LEE LAKEMAN, ANGELA MILES et LINDA CHRISTIANSEN-RUFFMAN
Chaque édition des Canadian Woman Studies/les cahiers de la femme comprend une occasion de rassembler des femmes de divers lieux pour échanger, lire ensemble et discuter d’éventuels contenus. Il s’agit toujours d’une expérience pédagogique utile pour les membres du comité de rédaction, les étudiantes, la profession des études féministes, les militantes et le mouvement des femmes en général.
Mais à notre époque de pressions vives et accrues sur les femmes et sur leur militantisme, il faut aller plus loin. Les membres du comité éditorial, les auteures possibles et nos lectrices ont l’impression d’être assiégées. De nouvelles menaces financières pèsent sur les places des femmes dans les universités, les centres, les projets et les différents volets du mouvement, ainsi que sur les conditions de vie, la dignité et l’autonomie des femmes. Écrire et penser avec créativité, faire preuve d’ingénuité et de sagesse politique est difficile mais d’autant plus essentiel dans les circonstances.
Le comité éditorial a su relever ce défi. Certaines d’entre nous ont pu se rencontrer et discuter d’articles. D’autres ont eu recours aux nouvelles technologies pour se joindre à nous à distance. Nous avons rappelé des femmes de confiance, encouragé des femmes découragées, suggéré de nouveaux noms et de nouvelles idées issues de nos divers contacts pour susciter des perspectives capables d’enrichir tout ce projet. Nous avons puisé dans le travail d’universitaires et de militantes, de travailleuses et de prestataires de programmes et d’avantages sociaux. Comme à notre habitude, nous avons facilité les liens entre elles.
Pour ce numéro, nous avons aussi eu l’occasion exceptionnelle d’allier militantisme, recherche et théorie dans un processus proprement féministe de création de savoir. Deux membres du comité exécutif des cahiers canadiens de la femme et deux membres du comité de rédaction invité pour ce numéro ont pu rencontrer, à Pictou (Nouvelle-Écosse), des féministes de partout au pays pour deux jours d’échanges intenses sur les thèmes du présent numéro. Ce dialogue entre autant de représentantes de groupes nationaux et de groupes régionaux de base s’est avéré des plus inspirants.

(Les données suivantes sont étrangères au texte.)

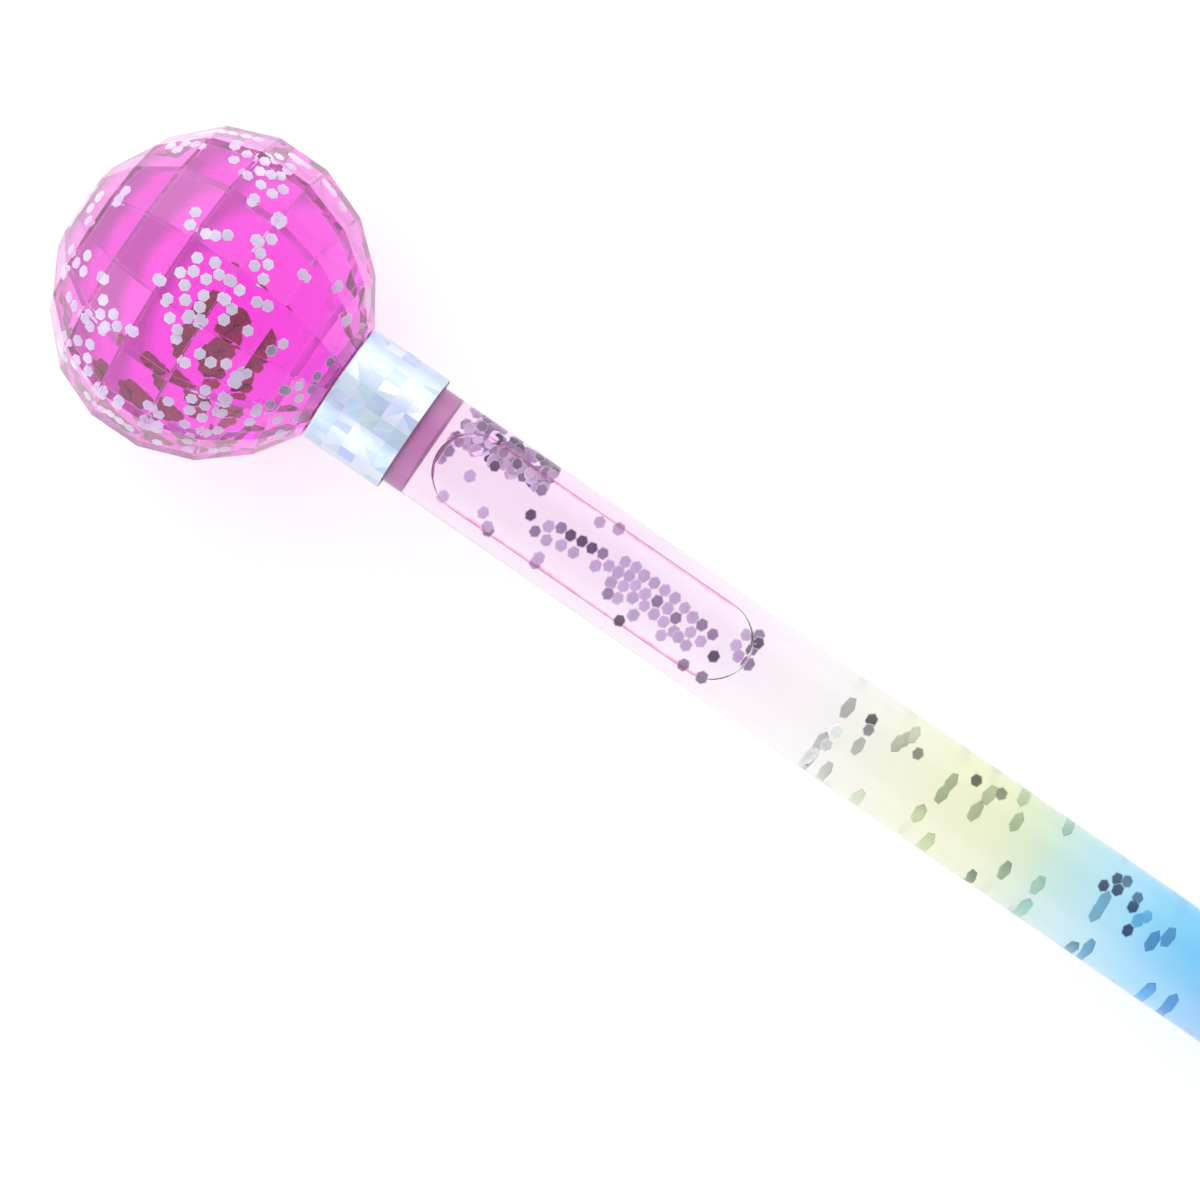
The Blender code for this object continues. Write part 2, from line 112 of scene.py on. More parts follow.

Notre mouvement a besoin de beaucoup plus de contacts réciproques. Il nous faut créer entre nous des échanges plus poussés, pour renouveler notre intelligence commune de nos programmes d’action féministes. Nous avons besoin de réitérer l’une pour l’autre la pertinence de chacune de nos exigences dans nos campagnes à toutes. C’est par cette convergence de revendications et d’initiatives que naît et résiste notre espoir. Pictou nous a offert cette occasion et nous y avons redécouvert que le féminisme est vivant et vivace au Canada et qu’il lutte pour sa part d’un monde meilleur.
Nous nous sommes réparties en deux pour les premières discussions à Pictou. Fidèles au processus féministe de s’ancrer d’abord dans les expériences des femmes, les groupes ont abordé la question de la sécurité et de l’autonomie financière des femmes sous deux angles différents mais reliés. Les membres du premier groupe se sont parlé des nombreuses campagnes sur la sécurité économique qu’elles avaient menées, mettant l’accent sur les liens entre divers enjeux et des façons de les promouvoir dans une perspective féministe. L’autre groupe a d’abord échangé sur les vies et les expériences des femmes, y compris notre insécurité économique croissante, pour identifier et imaginer les changements qu’il faudrait instaurer pour assurer la sécurité et l’autonomie de toutes les femmes. Chaque groupe a été invité à prioriser les incidences de cet enjeu pour les femmes les plus pauvres, les femmes autochtones et les femmes immigrantes, et à porter attention aux contextes internationaux. La trousse des participantes contenait de l’information sur une formule qui suscite de plus en plus d’intérêt, le revenu universel annuel, et les deux groupes ont été invités à discuter de cette hypothèse. Puis, un dialogue plénier, informé par les thèmes des deux groupes, a conduit à jeter les bases d’un énoncé féministe sur un revenu acceptable garanti, que reflète la « Déclaration de Pictou » présentée ici. Cet énoncé n’a pas été endossé par les diverses participantes de la rencontre de Pictou et elles n’ont pas encore eu le temps de le soumettre à leurs groupes respectifs. Il s’agit néanmoins d’un résultat stimulant, issu d’un dialogue féministe aussi exceptionnel que porteur. Nous croyons qu’il y a là une avancée importante pour la pensée féministe sur ces questions et il nous fait plaisir de vous présenter ce texte.